At that point, a friend invited me to go to a yoga class with him. I remember so vividly that while taking the class, it was the first time I felt like I had a body. Before that, I existed so much in my head, but during this class I realized I could experience the space underneath my chin. 

During that class, the instructor (who was a Buddhist meditation teacher) spoke a lot about the mind and suffering. He shared that we are not our thoughts, and suffering wasn’t personal. I had an epiphany in that class: It was the first time I realized I had a choice when it came to my thoughts, and I didn’t have to believe every single thing that popped into my mind. Instead, I could observe those thoughts, and then do something different. Amid this realization, I knew deep down that this class was going to change my life. So I went back the next day, and the day after that, and so on. 

I studied with that same teacher and learned so many practices that supported my mental health and well-being. I was taught the Buddhist idea that we are not just our body or just our mind, and that concept helped me depersonalize my experience. So it wasn’t my anxiety or my worry, it was just anxiety. I also learned a lot about impermanence and techniques to help regulate my nervous system, like breathwork. 

I ended up leaning more into meditation — I was drawn to it because a lot of my own suffering was related to my mind, and I wanted to understand it. After being diagnosed with ADHD, I thought meditating would be completely impossible for me. But my teacher kept assuring me that everyone’s mind gets distracted, but if you really want to understand your own mind, you have to sit and observe it. With those words ringing in my ear, I really committed myself to the practice of meditation. 

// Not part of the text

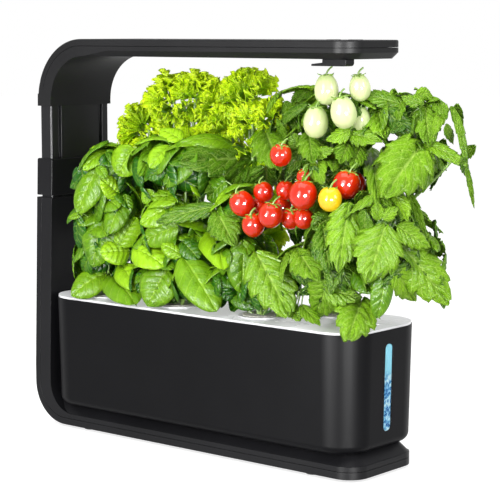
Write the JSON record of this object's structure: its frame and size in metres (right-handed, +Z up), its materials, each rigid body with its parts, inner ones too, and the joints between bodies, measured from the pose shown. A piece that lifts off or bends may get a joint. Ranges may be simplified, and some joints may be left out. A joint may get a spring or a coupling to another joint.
{
  "type": "countertop hydroponic garden",
  "caption": "Countertop garden: C-shaped stand with sliding grow lamp, lift-out water tank with pump, seed pod deck, lettuce, basil and a fruiting tomato plant.",
  "frame": {"origin": "on the table, under the middle of the bounding box of the whole garden, overhang included", "axes": "+X along the garden away from the column, -Y the front, +Z up"},
  "size_m": [0.474, 0.13, 0.3864],
  "materials": {
    "casing": "satin moulded black plastic, fine grain",
    "tank_shell": "smooth moulded black plastic, soft sheen",
    "mast_shell": "satin black extrusion",
    "deck_white": "white moulded plastic",
    "pod_white": "white moulded plastic",
    "sponge": "dark open foam",
    "lettuce_leaf": "lime green frilled leaves",
    "basil_leaf": "glossy domed green leaves",
    "tomato_leaf": "matt lobed green leaves",
    "ripe_tomato": "glossy red skin",
    "yellow_tomato": "glossy yellow skin",
    "green_tomato": "glossy pale green skin",
    "window_clear": "clear lens, pale blue water behind",
    "seal": "soft black rubber",
    "feet": "black rubber",
    "friction_pad": "grey felt",
    "steel": "plain bright steel",
    "rail_steel": "black coated strip",
    "brass": "plated contact",
    "board_green": "circuit board",
    "board_white": "white masked light board",
    "led_white": "warm white diode",
    "led_red": "deep red diode",
    "diffuser": "frosted clear plastic",
    "pump_body": "black moulded plastic",
    "pump_foam": "black filter foam",
    "tube": "clear grey hose",
    "button": "black button cap"
  },
  "bodies": {
    "stand": {"base_upper_housing": "casing", "base_lower_cover": "casing", "base_screws": "steel", "rubber_feet": "feet", "power_jack": "pump_body", "control_board": "board_green", "pump_contact_pins": "brass", "column_friction_pads": "friction_pad"},
    "collar_stage": {"collar": "casing", "collar_rails": "rail_steel", "collar_friction_pads": "friction_pad"},
    "lamp": {"mast": "mast_shell", "arm_housing": "casing", "arm_top_cover": "casing", "led_board": "board_white", "white_leds": "led_white", "red_leds": "led_red", "light_diffuser": "diffuser", "arm_screws": "steel", "button_board": "board_green", "support_hook": "casing"},
    "power_key": {"power_button": "button"},
    "mode_key": {"mode_button": "button"},
    "garden": {"tank": "tank_shell", "window_gasket": "seal", "window_lens": "window_clear", "tank_contact_pads": "brass", "pump_housing": "pump_body", "pump_cover": "pump_body", "pump_filter": "pump_foam", "outlet_tube": "tube", "deck": "deck_white", "flap_hinge_pin": "steel", "pod_basket_1": "pod_white", "pod_basket_2": "pod_white", "pod_basket_3": "pod_white", "pod_basket_4": "pod_white", "pod_basket_5": "pod_white", "pod_basket_6": "pod_white", "grow_sponge_1": "sponge", "grow_sponge_2": "sponge", "grow_sponge_3": "sponge", "grow_sponge_4": "sponge", "grow_sponge_5": "sponge", "grow_sponge_6": "sponge", "lettuce_left": "lettuce_leaf", "lettuce_right": "lettuce_leaf", "basil_left": "basil_leaf", "basil_middle": "basil_leaf", "basil_right": "basil_leaf", "tomato_plant": "tomato_leaf", "red_tomatoes": "ripe_tomato", "yellow_tomato": "yellow_tomato", "green_tomatoes": "green_tomato"},
    "impeller": {"pump_impeller": "board_white"},
    "flap": {"fill_flap": "deck_white"}
  },
  "joints": [
    {"name": "collar_slide", "type": "slide", "parent": "stand", "child": "collar_stage", "axis": [0, 0, 1], "range_m": [0, 0.08]},
    {"name": "lamp_slide", "type": "slide", "parent": "collar_stage", "child": "lamp", "axis": [0, 0, 1], "range_m": [-0.0516, 0], "deforming": ["lettuce_left", "lettuce_right", "basil_left", "basil_middle", "basil_right", "tomato_plant", "red_tomatoes", "yellow_tomato", "green_tomatoes"]},
    {"name": "power_press", "type": "slide", "parent": "lamp", "child": "power_key", "axis": [0, 0, -1], "range_m": [0, 0.001], "stiffness_N_per_m": 2000},
    {"name": "mode_press", "type": "slide", "parent": "lamp", "child": "mode_key", "axis": [0, 0, -1], "range_m": [0, 0.001], "stiffness_N_per_m": 2000},
    {"name": "tank_slide", "type": "slide", "parent": "stand", "child": "garden", "axis": [0, -1, 0], "range_m": [0, 0.2]},
    {"name": "flap_hinge", "type": "hinge", "parent": "garden", "child": "flap", "pos_m": [0.123, 0, 0.132], "axis": [0, -1, 0], "range_deg": [0, 95]},
    {"name": "impeller_spin", "type": "hinge", "parent": "garden", "child": "impeller", "pos_m": [0.067, -0.0105, 0.0412], "axis": [0, 1, 0], "continuous": true}
  ]
}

Buddhism was certainly the gateway for me, but it also led to learning about things like polyvagal theory1 and positive psychology. So ultimately the intersection of science and spirituality gave me solace. 

Within that first year, 85% of my symptoms went away. The other 15% has taken much longer — for instance, even now, if I have too much coffee, the anxiety will start to show up. But the difference is, I know how to relate to it very differently, and it isn’t something I succumb to.